A photo of Caitlin, a white butch with short dark hair, in a park. Caitlin is wearing a blue floral buttondown shirt with a purple tie. They have white earbuds around their neck, large dark-framed glasses, and a purple fabric mask tucked in their breast pocket. Caitlin is smiling widely.

About Me

Hi, I'm Caitlin! I started my theatre journey as a kid with a one-line appearance in a family friend's civic play. I wasn't particularly impressed and didn't do much until about ten years later as an undergrad at Earlham College. I walked into a theatre interest meeting and left with a new course on my schedule and a new job: sound tech. By the end of my freshman year, I'd added a theatre major to my interdisciplinary social sciences program, and I was involved in at least one full production as well as student company activities each semester.

 

At the same time as I was falling in love with performing arts, I was going on a fairly long and complicated quest to figure out what exactly was going on with my body that made me hurt all the time. At 18, I was diagnosed with fibromyalgia and began using a cane to help my mobility, but I still wasn't satisfied with how that diagnosis lined up with my lived experience. I did a lot of research, talked to a lot of friends and a lot of doctors, and eventually got the much more accurate label of Ehlers-Danlos Syndrome, a connective tissue disorder that can cause a huge spectrum of systemic symptoms.

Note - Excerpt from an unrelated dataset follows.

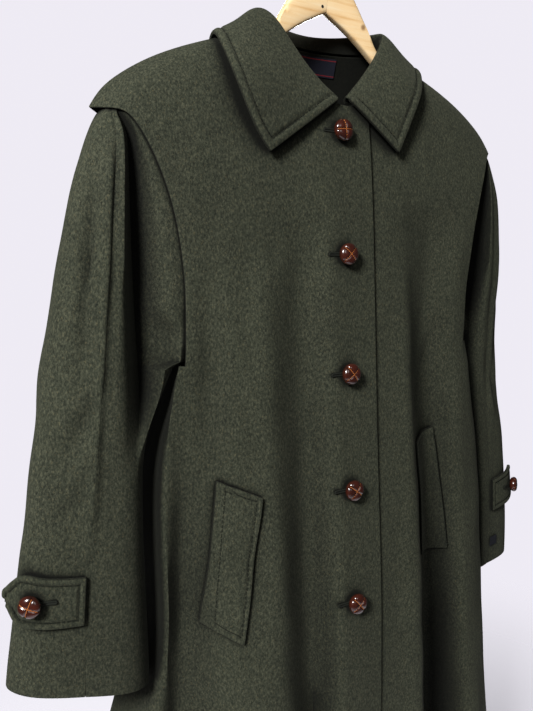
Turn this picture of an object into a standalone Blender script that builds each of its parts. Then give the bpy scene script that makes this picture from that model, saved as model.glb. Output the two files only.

If you've worked in a theatre pretty much anywhere in the world, you won't be surprised when I say that trying to navigate stages as a cane user was incredibly frustrating. Old buildings with narrow staircases, ladders, catwalks, amphitheater steps, and more, and that's just on the mobility side! Seeing the barriers between me and my newfound career fired me up, and I began to teach myself about disability rights and advocacy and to advocate for change in the spaces I used.

 

After graduating with my bachelor's degree, I lived in Indianapolis for a handful of years working as a preschool teacher by day, freelance sound designer by night, and self-guided disability studies student whenever I could find a moment to spare. I enrolled as a graduate student at Syracuse University in 2021, beginning as a master's student in Cultural Foundations of Education and Disability Studies before transferring to the PhD program.

 

While a grad student, I've had a few incredible opportunities as an accessibility consultant and advocate. In 2022, I worked with Barrington Stage Company on the world premiere of All of Me by Laura Winters. This play is a love story between two wheelchair users who use text-to-speech technology to speak, both of whom were played by disabled actors. In my role as accessibility consultant, I taught the cast and crew about disability history and rights, the history of AAC (alternative and augmentative communication) technology, and why a poor disabled girl might feel some financial pressure in a welfare state. All of Me is headed Off-Broadway in spring 2024 produced by The New Group.

I am so incredibly passionate about disability, access, and inclusion. I have a million suggestions, a million soapbox speeches locked and loaded, and a million ways I want to change theatre for the better.